*Data provided*.
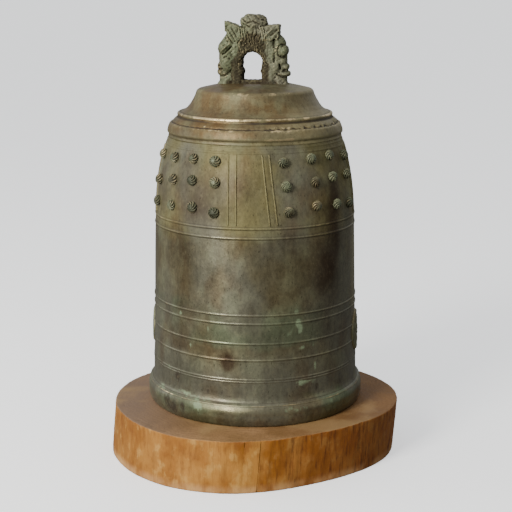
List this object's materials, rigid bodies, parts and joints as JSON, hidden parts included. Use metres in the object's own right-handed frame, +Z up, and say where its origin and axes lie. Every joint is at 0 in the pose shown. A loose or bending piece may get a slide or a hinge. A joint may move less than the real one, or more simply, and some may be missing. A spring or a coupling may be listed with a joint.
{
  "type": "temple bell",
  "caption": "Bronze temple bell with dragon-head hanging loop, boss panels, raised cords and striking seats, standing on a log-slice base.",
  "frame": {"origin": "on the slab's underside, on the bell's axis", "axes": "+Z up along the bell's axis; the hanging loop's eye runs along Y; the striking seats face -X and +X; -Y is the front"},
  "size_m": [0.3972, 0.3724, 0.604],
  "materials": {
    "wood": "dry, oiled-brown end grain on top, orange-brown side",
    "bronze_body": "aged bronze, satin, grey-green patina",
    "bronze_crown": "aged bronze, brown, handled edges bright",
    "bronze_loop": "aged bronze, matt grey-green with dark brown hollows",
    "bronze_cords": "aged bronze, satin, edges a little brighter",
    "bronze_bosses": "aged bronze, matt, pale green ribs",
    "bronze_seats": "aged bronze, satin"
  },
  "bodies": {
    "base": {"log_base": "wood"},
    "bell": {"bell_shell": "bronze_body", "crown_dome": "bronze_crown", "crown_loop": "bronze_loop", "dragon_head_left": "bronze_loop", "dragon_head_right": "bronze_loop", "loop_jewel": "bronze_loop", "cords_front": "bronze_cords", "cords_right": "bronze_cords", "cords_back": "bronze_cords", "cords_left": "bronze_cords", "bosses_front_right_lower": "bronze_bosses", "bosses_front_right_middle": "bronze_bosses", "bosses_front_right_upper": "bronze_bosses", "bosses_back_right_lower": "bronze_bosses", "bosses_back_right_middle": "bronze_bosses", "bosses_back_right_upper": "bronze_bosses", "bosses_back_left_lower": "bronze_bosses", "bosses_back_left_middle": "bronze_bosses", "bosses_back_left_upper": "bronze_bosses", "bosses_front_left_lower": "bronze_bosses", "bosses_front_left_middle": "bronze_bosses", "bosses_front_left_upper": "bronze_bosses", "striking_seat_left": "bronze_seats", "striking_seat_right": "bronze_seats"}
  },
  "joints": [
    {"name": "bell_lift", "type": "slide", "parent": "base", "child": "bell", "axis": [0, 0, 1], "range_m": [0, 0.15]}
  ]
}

*What you need to do*. From the preceding material, extract every line exactly.

*Task solution*.
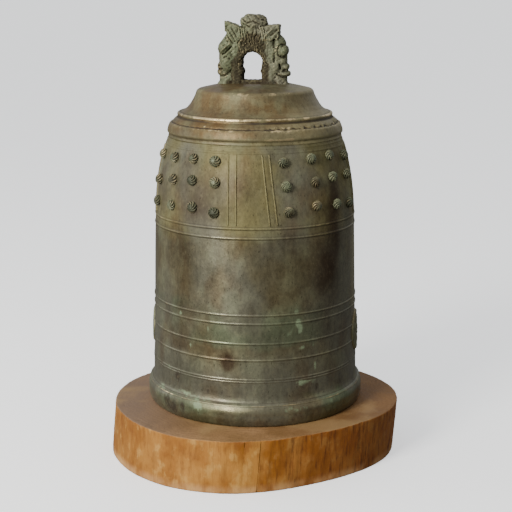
List this object's materials, rigid bodies, parts and joints as JSON, hidden parts included. Use metres in the object's own right-handed frame, +Z up, and say where its origin and axes lie. Every joint is at 0 in the pose shown. A loose or bending piece may get a slide or a hinge. A joint may move less than the real one, or more simply, and some may be missing. A spring or a coupling may be listed with a joint.
{
  "type": "temple bell",
  "caption": "Bronze temple bell with dragon-head hanging loop, boss panels, raised cords and striking seats, standing on a log-slice base.",
  "frame": {"origin": "on the slab's underside, on the bell's axis", "axes": "+Z up along the bell's axis; the hanging loop's eye runs along Y; the striking seats face -X and +X; -Y is the front"},
  "size_m": [0.3972, 0.3724, 0.604],
  "materials": {
    "wood": "dry, oiled-brown end grain on top, orange-brown side",
    "bronze_body": "aged bronze, satin, grey-green patina",
    "bronze_crown": "aged bronze, brown, handled edges bright",
    "bronze_loop": "aged bronze, matt grey-green with dark brown hollows",
    "bronze_cords": "aged bronze, satin, edges a little brighter",
    "bronze_bosses": "aged bronze, matt, pale green ribs",
    "bronze_seats": "aged bronze, satin"
  },
  "bodies": {
    "base": {"log_base": "wood"},
    "bell": {"bell_shell": "bronze_body", "crown_dome": "bronze_crown", "crown_loop": "bronze_loop", "dragon_head_left": "bronze_loop", "dragon_head_right": "bronze_loop", "loop_jewel": "bronze_loop", "cords_front": "bronze_cords", "cords_right": "bronze_cords", "cords_back": "bronze_cords", "cords_left": "bronze_cords", "bosses_front_right_lower": "bronze_bosses", "bosses_front_right_middle": "bronze_bosses", "bosses_front_right_upper": "bronze_bosses", "bosses_back_right_lower": "bronze_bosses", "bosses_back_right_middle": "bronze_bosses", "bosses_back_right_upper": "bronze_bosses", "bosses_back_left_lower": "bronze_bosses", "bosses_back_left_middle": "bronze_bosses", "bosses_back_left_upper": "bronze_bosses", "bosses_front_left_lower": "bronze_bosses", "bosses_front_left_middle": "bronze_bosses", "bosses_front_left_upper": "bronze_bosses", "striking_seat_left": "bronze_seats", "striking_seat_right": "bronze_seats"}
  },
  "joints": [
    {"name": "bell_lift", "type": "slide", "parent": "base", "child": "bell", "axis": [0, 0, 1], "range_m": [0, 0.15]}
  ]
}